:: Supplied information ::

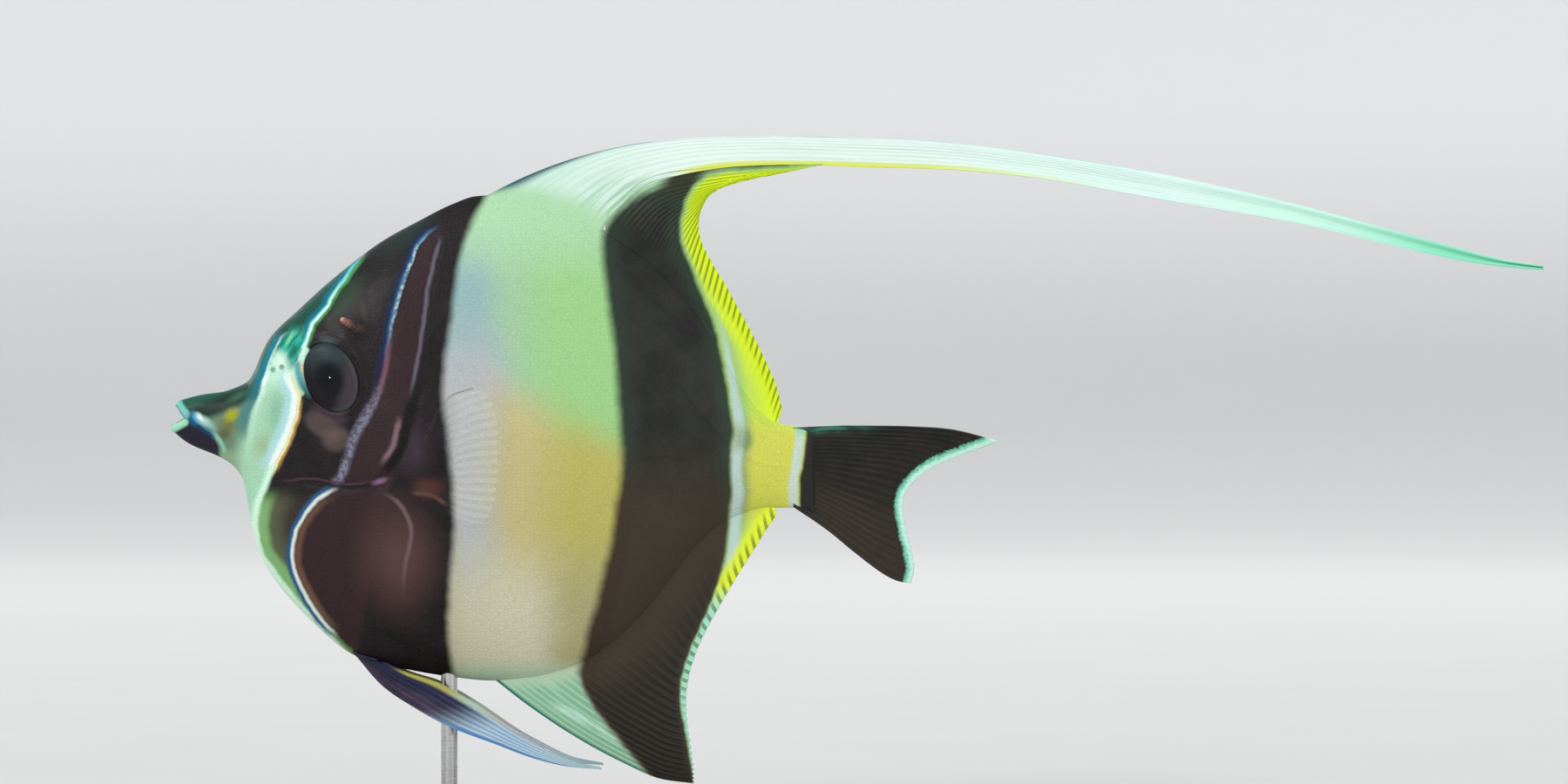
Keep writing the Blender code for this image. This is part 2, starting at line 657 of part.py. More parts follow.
def make_banner():
    """The front of the dorsal fin, drawn out into the long white streamer, in three lengths."""
    first_x, last_x = BANNER_ROOT_X

    def root(u):
        return rim(first_x + u * (last_x - first_x), True)

    top = path([tuple(root(0.0))] + BANNER_TOP)
    foot = path([tuple(root(1.0))] + BANNER_FOOT)
    tip = path([BANNER_TOP[-1], BANNER_FOOT[-1]])
    surface = upright(patch(root, tip, top, foot, 1.0))
    for name, start, end, rows in BANNER_LENGTHS:
        span = (start + BANNER_JOINT * (start > 0), end - BANNER_JOINT * (end < 1))
        fin(name, surface, BANNER_RAYS, rows, BANNER, span, scalloped=False)


def make_dorsal():
    """The soft hind part of the dorsal fin, whose first ray runs out under the streamer."""
    start, end = DORSAL_ROOT_X

    def root(u):
        return rim(start + u * (end - start), True)

    line = path(DORSAL_EDGE)

    def edge(u):
        return line(u + DORSAL_RAY_SHIFT * math.sin(math.pi * u))

    first = path([tuple(root(0.0))] + DORSAL_FIRST_RAY + [DORSAL_EDGE[0]])
    last = path([tuple(root(1.0)), DORSAL_EDGE[-1]])
    fin("dorsal_fin", upright(patch(root, edge, first, last, 3.0)), DORSAL_RAYS, 6, YELLOW)


def make_anal():
    """The anal fin, whose front rays sweep down and back to its tip."""
    start, end = ANAL_ROOT_X

    def root(u):
        return rim(start + u * (end - start), False)

    line = path(ANAL_EDGE)

    def edge(u):
        return line(u**ANAL_RAY_CROWDING)

    first = path([tuple(root(0.0))] + ANAL_FIRST_RAY + [ANAL_EDGE[0]])
    last = path([tuple(root(1.0)), ANAL_EDGE[-1]])
    fin("anal_fin", upright(patch(root, edge, first, last, 2.0)), ANAL_RAYS, 7, DARK)


def make_tail_fin():
    """The tail fin, swung to the right at its lower lobe."""
    top, foot = TAIL_ROOT_Z
    root_x = TAIL_BASE_X + GAP

    def root(u):
        return np.array([root_x, top + u * (foot - top)])

    first = path([tuple(root(0.0))] + TAIL_TOP_EDGE + [TAIL_EDGE[0]])
    last = path([tuple(root(1.0))] + TAIL_FOOT_EDGE + [TAIL_EDGE[-1]])
    flat = patch(root, path(TAIL_EDGE), first, last, 1.0)

    def surface(u, v):
        x, z = flat(u, v)
        aft = (x - root_x) / (TAIL_EDGE[-1][0] - root_x)
        return (x, swim(x) + TAIL_TWIST * aft * z / TAIL_EDGE[-1][1], z)

    fin("tail_fin", surface, TAIL_RAYS, 7, DARK)


def make_pelvic(side, label):
    """A pelvic fin: a long narrow blade that trails back under the belly."""
    front = path([PELVIC_ROOT[0]] + PELVIC_FRONT + [PELVIC_TIP])
    rear = path([PELVIC_ROOT[1]] + PELVIC_REAR + [PELVIC_TIP_REAR])
    root = path(PELVIC_ROOT)
    tip = path([PELVIC_TIP, PELVIC_TIP_REAR])
    flat = patch(root, tip, front, rear, 1.0)

    def surface(u, v):
        x, z = flat(u, v)
        return (x, side * (PELVIC_ROOT_Y + PELVIC_SPREAD * v + PELVIC_CANT * u * (1 - v)), z)

    fin("pelvic_fin_" + label, surface, PELVIC_RAYS, 12, DARK, scalloped=False)


def make_pectoral(side, label):
    """A pectoral fin: a clear fan behind the gill cover that stands off the flank."""
    root = path(PECTORAL_ROOT)
    first = path([PECTORAL_ROOT[0]] + PECTORAL_TOP_RAY + [PECTORAL_EDGE[0]])
    last = path([PECTORAL_ROOT[1]] + PECTORAL_FOOT_RAY + [PECTORAL_EDGE[-1]])
    flat = patch(root, path(PECTORAL_EDGE), first, last, 1.0)

    def surface(u, v):
        x, z = flat(u, v)
        root_x, root_z = root(u)
        off = flank_y(root_x, root_z) + GAP + MEMBRANE
        return (x, side * (off + PECTORAL_SPREAD * (x - root_x)), z)

    fin("pectoral_fin_" + label, surface, PECTORAL_RAYS, 5, CLEAR)


def rod_shape(name, radius, low, high, finish=None):
    """An upright rod on the sheet, under the belly."""
    shape = bmesh.new()
    size = {"radius1": radius, "radius2": radius, "depth": high - low}
    bmesh.ops.create_cone(shape, cap_ends=True, segments=ROD_SIDES, **size)
    bmesh.ops.translate(shape, verts=shape.verts[:], vec=(ROD_X, 0.0, (low + high) / 2))
    return make_object(name, shape, finish)


def make_stand():
    """An oval wooden base and the steel rod that holds the fish clear of it."""
    shape = bmesh.new()
    bmesh.ops.create_cone(shape, cap_ends=True, segments=BASE_SIDES, radius1=0.5, radius2=0.5, depth=1.0)
    size = (BASE_LENGTH / UNIT, BASE_WIDTH / UNIT, BASE_HEIGHT / UNIT)
    bmesh.ops.scale(shape, verts=shape.verts[:], vec=size)
    bmesh.ops.translate(shape, verts=shape.verts[:], vec=(BASE_CENTRE_X, 0.0, (FLOOR_Z + BASE_TOP_Z) / 2))
    middle_z = (FLOOR_Z + BASE_TOP_Z) / 2
    top = [edge for edge in shape.edges if all(vert.co.z > middle_z for vert in edge.verts)]
    bmesh.ops.bevel(shape, geom=top, offset=BASE_EDGE_BEVEL / UNIT, segments=3, affect="EDGES", profile=0.5)
    base = make_object("stand_base", shape, WOOD)
    radius = ROD_DIAMETER / 2 / UNIT
    foot = BASE_TOP_Z - ROD_IN_BASE
    above_base = BASE_TOP_Z + FIN_CLEARANCE
    combine(base, [rod_shape("base_socket", radius + GAP, foot - GAP, above_base)], "DIFFERENCE")
    rod_shape("stand_rod", radius, foot, belly_z(ROD_X) + ROD_IN_BODY - GAP, STEEL)


def main():
    """Builds the fish and its stand."""
    for thing in list(bpy.data.objects):
        bpy.data.objects.remove(thing)
    make_head()
    make_trunk()
    make_banner()
    make_dorsal()
    make_anal()
    make_tail_fin()
    for side, label in ((-1, "left"), (1, "right")):
        make_pelvic(side, label)
        make_pectoral(side, label)
    make_stand()


main()
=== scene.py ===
# %% [markdown]
# # A moorish idol on a museum stand
# This lesson dresses the solids of a moorish idol, a flat, disc-shaped reef fish with a long white
# streamer. The solids are loaded first and never moved. Every soft piece is then made again as a fine
# mesh in the same place, and painted with nodes.

# %% Load the solids
import math

import bmesh
import bpy
import numpy as np
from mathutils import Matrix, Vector


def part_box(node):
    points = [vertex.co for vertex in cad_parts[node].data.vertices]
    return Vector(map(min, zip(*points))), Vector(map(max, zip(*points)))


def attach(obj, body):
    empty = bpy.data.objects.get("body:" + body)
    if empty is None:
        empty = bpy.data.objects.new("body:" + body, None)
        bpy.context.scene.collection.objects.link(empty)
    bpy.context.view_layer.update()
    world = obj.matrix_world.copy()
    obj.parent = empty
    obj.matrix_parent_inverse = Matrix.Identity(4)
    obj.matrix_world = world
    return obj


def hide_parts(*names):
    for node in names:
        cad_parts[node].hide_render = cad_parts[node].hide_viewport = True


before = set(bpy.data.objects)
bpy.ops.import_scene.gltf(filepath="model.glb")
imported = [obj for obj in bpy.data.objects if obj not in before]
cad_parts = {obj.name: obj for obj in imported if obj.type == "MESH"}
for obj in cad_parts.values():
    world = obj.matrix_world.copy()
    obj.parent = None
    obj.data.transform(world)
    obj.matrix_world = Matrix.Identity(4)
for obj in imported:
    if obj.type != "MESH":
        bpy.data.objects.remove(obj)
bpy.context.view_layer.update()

print("solids:", len(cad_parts), "nodes")

# %% [markdown]
# ## One drawing sheet for everything
# A fish this flat is easiest to draw on a sheet of paper: x runs from the snout to the tail, z runs up,
# both in millimetres, and y is the distance from the middle plane. One function turns places on the
# sheet into places in the scene, so no other line has to think about metres.

# %% Place the sheet in the scene
MILLIMETRE = 0.001
SHEET_X, SHEET_FLOOR = 70.0, -84.2


def in_scene(places):
    """Places on the sheet, in millimetres, as places in the scene, in metres."""
    return (np.asarray(places, float) - (SHEET_X, 0.0, SHEET_FLOOR)) * MILLIMETRE


low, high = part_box("head")
print("head solid on the sheet starts at x =", round(low.x / MILLIMETRE + SHEET_X, 1))

# %% [markdown]
# ## Smooth curves through a few points
# Outlines are given by a few points each. A cubic Hermite curve joins them: it passes through every
# point and leaves it with a chosen slope. Working on whole arrays at once keeps it quick enough for
# meshes with a hundred thousand corners. A graph is a height over x. A path is a free line that may turn
# back on itself.

# %% Curves


def hermite(knots, values, slopes):
    """The smooth curve through values at the knots that leaves each with its slope."""

    def at(where):
        where = np.asarray(where, float)
        i = np.clip(np.searchsorted(knots, where) - 1, 0, len(knots) - 2)
        span = knots[i + 1] - knots[i]
        t = np.clip((where - knots[i]) / span, 0.0, 1.0)
        if values.ndim == 2:
            span, t = span[..., None], t[..., None]
        start = (1 + 2 * t) * (1 - t) ** 2 * values[i] + t * (1 - t) ** 2 * span * slopes[i]
        end = t * t * (3 - 2 * t) * values[i + 1] + t * t * (t - 1) * span * slopes[i + 1]
        return start + end

    return at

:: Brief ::
Begin with the first line of the listing and copy exactly through the line that contains "first_x, last_x = BANNER_ROOT_X", please, keeping both ends and leaving out everything after.

:: Task result ::
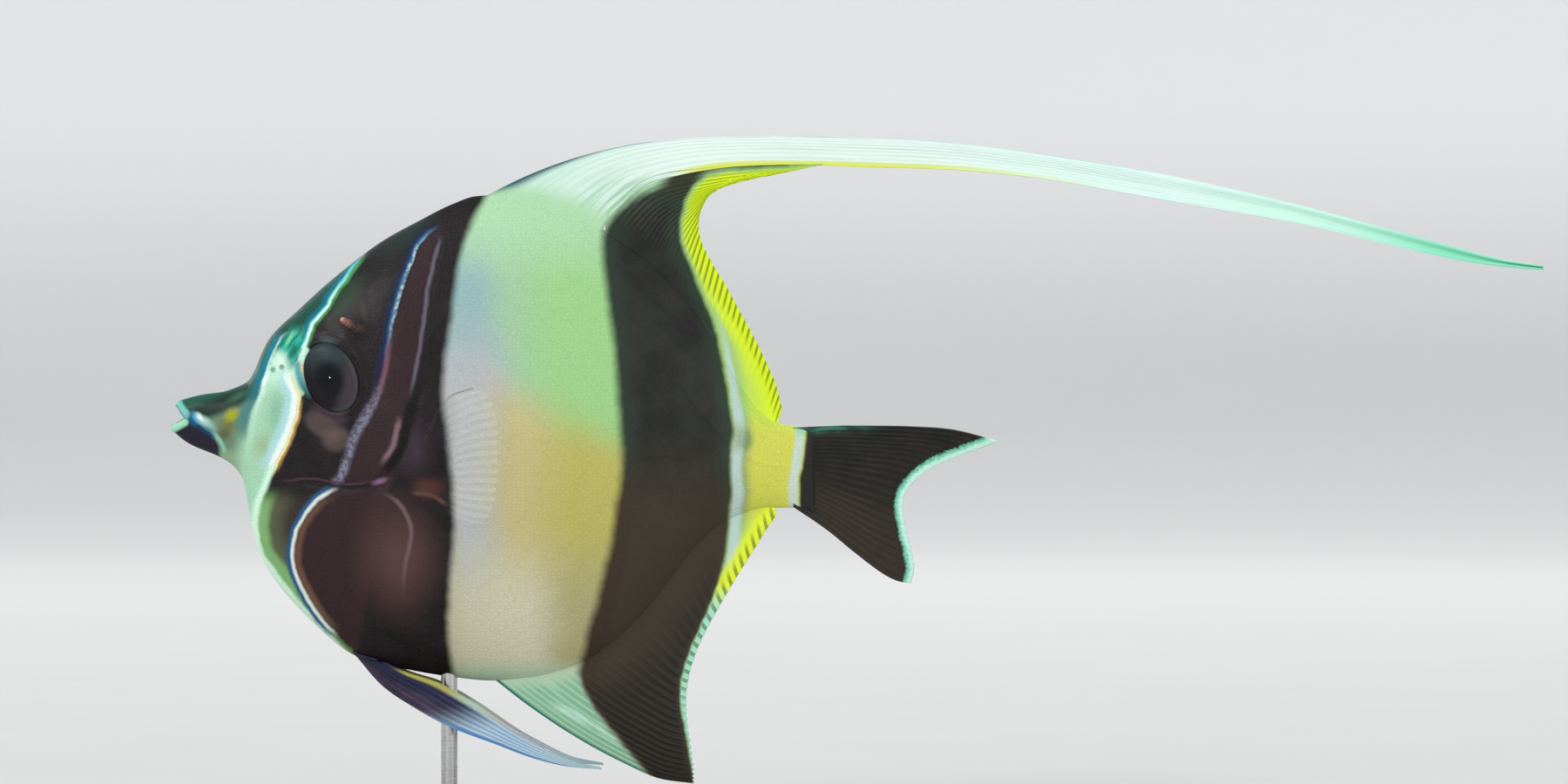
Keep writing the Blender code for this image. This is part 2, starting at line 657 of part.py. More parts follow.
def make_banner():
    """The front of the dorsal fin, drawn out into the long white streamer, in three lengths."""
    first_x, last_x = BANNER_ROOT_X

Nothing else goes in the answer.